My father went straight to several families in whom we could have confidence, and revealed the plan to them, and asked them if they wanted to be partners in the escape.

In the meantime, the young Pole traveled four more times to Cmielow and handed over jewelry and money for those families, who undertook to travel on the “legal” travel pass to the Kielce area. The young Christian did not touch a hair of the assets that had been entrusted to him. Therefore later we rewarded him very well.

When everything was ready for the trip, I filled out the travel pass for 36 people, destination city Cmielow. Traveling out of the ghetto was not at all suspicious because it was at a time when Jews were allowed to leave freely for Warsaw.

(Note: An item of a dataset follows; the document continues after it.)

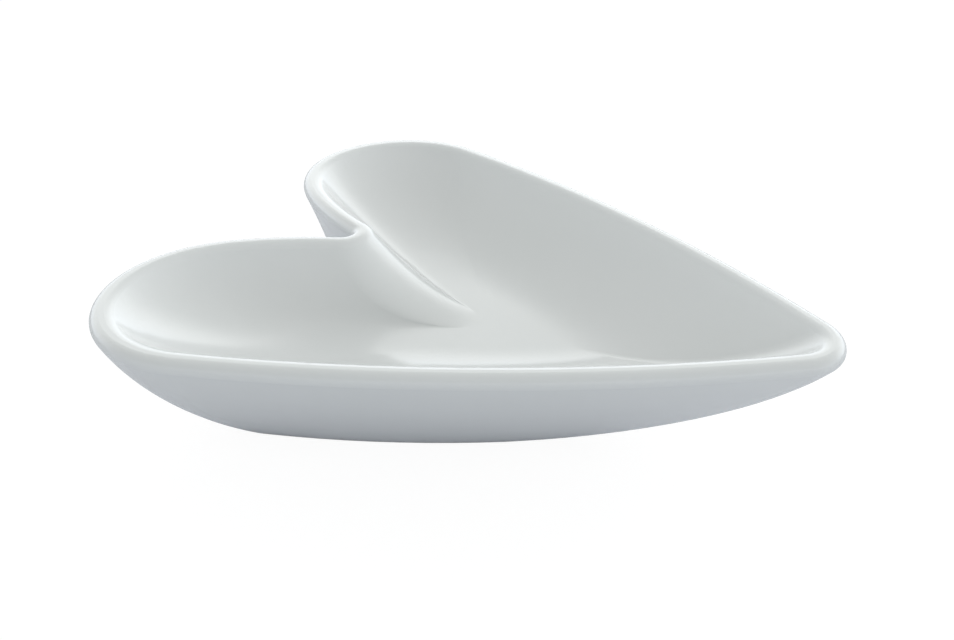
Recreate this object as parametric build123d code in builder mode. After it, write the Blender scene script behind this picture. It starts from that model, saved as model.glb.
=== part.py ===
from build123d import *
from math import atan2, cos, degrees, radians, sin, sqrt
import os

# Heart-shaped porcelain trinket dish, one fired piece: an open bowl with a rounded lip, walls that lean out
# from a small heart-shaped foot, and a hollow under the foot. Millimetres and degrees.
# Origin: on the standing plane, in the middle of the dish's bounding box. +Z up, tip at -Y, lobes at +Y,
# mirror plane X = 0.

# Driving dimensions
length = 80.0              # tip to the top of the lobes
height = 19.2              # standing plane to the crest of the lip
lip_thickness = 2.4        # from the outline to the cavity's mouth
lip_rounding = 1.1         # radius of the lip's outer edge
mouth_rounding = 1.5       # radius of the lip's inner edge

# The rim outline: six tangent arcs on each side, from the tip round a lobe to the notch
rim_tip_radius = 5.75      # the rounded tip; with the flank it sets how far the tip reaches
flank_radius = 201.4       # the long, nearly straight side
lobe_radius = 14.6         # the shoulder and top of a lobe
inner_lobe_radius = 22.6   # where the lobe turns back towards the notch
notch_side_radius = 50.0   # the flatter run down into the notch
notch_radius = 1.3         # the rounded bottom of the notch
lobe_x = 20.25             # the lobe arc's centre, out from the mirror plane
flank_angle = -17.2        # where flank and lobe meet, seen from the lobe arc's centre
inner_lobe_angle = 128.3   # where the lobe arc gives way to the inner lobe arc
notch_side_angle = 143.9   # where the inner lobe arc gives way to the notch side

# The outer wall: from the rim down, the outline moves in evenly and shrinks a little towards a point
wall_inset = 4.7           # how far it has moved in at the foot
wall_centre_y = 22.5       # the point it shrinks towards, on the mirror plane
foot_share = 0.67          # its size at the foot, as a share of the rim's
foot_tip_radius = 9.3      # the rounded tip of the foot
wall_bulge = 0.46          # 0 moves in evenly with height, more bulges the wall out towards the foot
wall_levels = 4            # steps in the loft

# The cavity: the same two moves from the lip down to a small flat floor, steep at first, then levelling out
cavity_depth = 8.6         # the lip's crest to the floor
cavity_inset = 5.0         # how far it has moved in at the floor
cavity_centre_y = -1.0     # the point it shrinks towards, on the mirror plane
floor_share = 0.25         # its size at the floor, as a share of the mouth's
floor_tip_radius = 0.3     # the valley from the tip is sharper on the floor than at the lip
cavity_curve = 2.5         # 1 is a straight wall, more levels out sooner
cavity_shrink = 1.3        # 1 shrinks evenly from mouth to floor, more shrinks mostly near the floor
cavity_levels = 8          # steps in the loft

# The hollow under the foot
foot_width = 2.6           # the standing ring round the hollow
hollow_depth = 5.0         # the standing plane to the hollow's roof
hollow_draft = 1.5         # how much further in its roof lies


def on_circle(centre, radius, angle):
    """The point of a circle at that angle."""
    return centre[0] + radius * cos(radians(angle)), centre[1] + radius * sin(radians(angle))


def angle_from(centre, point):
    """The direction from a centre to a point, from 0 to 360 degrees."""
    return degrees(atan2(point[1] - centre[1], point[0] - centre[0])) % 360


def half_heart(inset, tip_radius):
    """The right half of the rim outline moved in by inset, with a tip arc of that radius: tangent arcs from
    tip to notch, each a centre, a radius, a start angle and an end angle."""
    lobe = (lobe_x, length / 2 - lobe_radius)
    flank = on_circle(lobe, lobe_radius - flank_radius, flank_angle)
    inner_lobe = on_circle(lobe, lobe_radius - inner_lobe_radius, inner_lobe_angle)
    notch_side = on_circle(inner_lobe, inner_lobe_radius - notch_side_radius, notch_side_angle)
    # the tip arc touches both flanks, and the notch arc both notch sides
    to_tip = flank_radius - inset - tip_radius
    tip = (0, flank[1] - sqrt(to_tip**2 - flank[0] ** 2))
    tip_angle = angle_from(flank, tip) - 360
    side = notch_side_radius - inset
    notch = notch_radius + inset
    notch_centre = (0, notch_side[1] + sqrt((side + notch) ** 2 - notch_side[0] ** 2))
    notch_angle = angle_from(notch_side, notch_centre)
    return [
        (tip, tip_radius, -90, tip_angle),
        (flank, flank_radius - inset, tip_angle, flank_angle),
        (lobe, lobe_radius - inset, flank_angle, inner_lobe_angle),
        (inner_lobe, inner_lobe_radius - inset, inner_lobe_angle, notch_side_angle),
        (notch_side, side, notch_side_angle, notch_angle),
        (notch_centre, notch, notch_angle - 180, -90),
    ]


def heart_section(z, inset, share, centre_y, tip_radius):
    """A flat heart at height z: the rim outline moved in by inset, then shrunk to share about (0, centre_y).
    tip_radius is the one after shrinking."""
    with BuildSketch(Plane.XY.offset(z)) as section:
        with BuildLine():
            for (x, y), radius, start, end in half_heart(inset, tip_radius / share):
                centre = (x * share, centre_y + (y - centre_y) * share)
                CenterArc(centre, radius * share, start, end - start)
            mirror(about=Plane.YZ)
        make_face()
    return section.sketch


def between(first, last, part):
    """The value that far from first to last."""
    return first + (last - first) * part


def wall_section(z):
    """The outer wall's heart at a height. It equals the outline where the lip's outer rounding begins."""
    below = 1 - z / (height - lip_rounding)
    inset = wall_inset * below * (1 + wall_bulge * (1 - below))
    tip = between(rim_tip_radius, foot_tip_radius, below)
    return heart_section(z, inset, between(1, foot_share, below**2), wall_centre_y, tip)


def cavity_section(step):
    """The cavity's heart at a step: 0 is its mouth at the lip, 1 its floor."""
    z = height - cavity_depth * (1 - (1 - step) ** cavity_curve)
    closing = 1 - (1 - step) ** 2
    tip = between(rim_tip_radius - lip_thickness, floor_tip_radius, closing)
    share = between(1, floor_share, step**cavity_shrink)
    return heart_section(z, lip_thickness + cavity_inset * closing, share, cavity_centre_y, tip)


def hollow_section(z, width):
    """The hollow under the foot, that far in from the foot's edge."""
    inset = wall_inset + width / foot_share
    return heart_section(z, inset, foot_share, wall_centre_y, foot_tip_radius - width)


with BuildPart() as dish:
    # the outer shape, with the lip's outer edge rounded while the top is still whole
    loft([wall_section(height * level / wall_levels) for level in range(wall_levels + 1)])
    fillet(dish.faces().sort_by(Axis.Z)[-1].edges(), lip_rounding)
    # the bowl and the hollow under the foot
    loft([cavity_section(step / cavity_levels) for step in range(cavity_levels + 1)], mode=Mode.SUBTRACT)
    mouth = hollow_section(0, foot_width)
    roof = hollow_section(hollow_depth, foot_width + hollow_draft)
    loft([mouth, roof], mode=Mode.SUBTRACT)
    # the lip's inner edge
    fillet(dish.faces().sort_by(Axis.Z)[-1].inner_wires()[0].edges(), mouth_rounding)
dish.part.label = "dish"

os.makedirs("parts", exist_ok=True)
export_step(dish.part, "parts/dish.step")

box = dish.part.bounding_box()
print("size", box.size, "volume", round(dish.part.volume), "mm3, solids", len(dish.part.solids()))
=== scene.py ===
import math

import bpy
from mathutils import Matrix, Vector


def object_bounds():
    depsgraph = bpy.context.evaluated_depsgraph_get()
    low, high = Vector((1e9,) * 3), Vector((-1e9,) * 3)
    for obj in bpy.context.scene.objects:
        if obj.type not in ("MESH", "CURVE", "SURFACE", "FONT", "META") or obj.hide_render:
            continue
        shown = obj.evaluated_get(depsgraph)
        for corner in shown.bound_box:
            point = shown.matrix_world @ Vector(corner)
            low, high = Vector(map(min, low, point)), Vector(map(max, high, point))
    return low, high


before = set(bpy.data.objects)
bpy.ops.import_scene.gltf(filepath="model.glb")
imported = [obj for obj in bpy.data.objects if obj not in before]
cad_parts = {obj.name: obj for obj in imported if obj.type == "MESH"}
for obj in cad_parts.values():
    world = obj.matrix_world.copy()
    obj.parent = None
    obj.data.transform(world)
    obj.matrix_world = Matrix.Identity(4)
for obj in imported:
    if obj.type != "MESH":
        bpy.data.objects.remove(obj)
cad_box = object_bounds()

# A heart-shaped porcelain dish on a white studio table, lit softly from behind. Metres; +Z up, tip at -Y.
low, high = (Vector(corner) for corner in cad_box)
length = high.y - low.y
rim_z = high.z

# Camera: the picture's angle and framing, as an aim point on the rim plane and a distance from it
VIEW_AZIMUTH = -63.2
VIEW_ELEVATION = 30.86
AIM = Vector((-0.155 * length, -0.039 * length, rim_z))
DISTANCE = 1.297 * length
LENS = 36.0

# Light: how bright the surround is in front of the dish (behind the camera), overhead, and behind the dish
FRONT = 0.54
FRONT_LOW = 0.96         # near the horizon in front, where it lights the outside of the dish
OVERHEAD = 0.64
BEHIND = 0.76
RIGHT_EXTRA = 0.20       # how much brighter than the middle the right is
LEFT_LOSS = 0.16         # how much darker than the middle the left is
HORIZON = 1.90           # the bright backdrop low down behind the dish
HORIZON_TOP = 32.0       # where it ends, in degrees above the horizon
HORIZON_FADE = 0.16      # how gently it fades above that


def new_material(name):
    """An empty node material and its output node."""
    material = bpy.data.materials.new(name)
    material.use_nodes = True
    material.node_tree.nodes.clear()
    output = material.node_tree.nodes.new("ShaderNodeOutputMaterial")
    return material, material.node_tree, output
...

We traveled with the train all night, more than 10 hours, and arrived safely in Cmielow. There my brother Nuta (may he rest in peace) had organized housing for all the families from Kiernozia. Compared with life in the ghetto, Cmielow looked to us like a Garden of Eden.

Our joy, however, did not last long. On the 16th of October, 1942, the entire town was encircled by the S.S. and their helpers. They drove all the Jews together in the middle of the marketplace and the German murderers surrounded us.

Before the liquidation of the Jewish population, the murderers chose just 60 young people, men capable of work, among whom I found myself and my brother. The entire Jewish population was led to carts and driven to Treblinka, among them my dear parents and nearest [relatives and friends].

My brother and I, along with the 60 young people, were driven away, first to Ostrowce, to the iron foundry, where we worked hard. We were then driven back to Cmielow, where we were held in a camp for a short time. We were then taken to the Piantki [Pietki?] camp, next to Radom, where we worked in a powder factory.

After this, when the Red Army came near to the Polish capital, we were rolled over to the Oranienburg camp, next to Berlin. We stayed there until the 27th of April, 1945, when the Russians, after a fierce battle, seized the town and freed us from the death camp.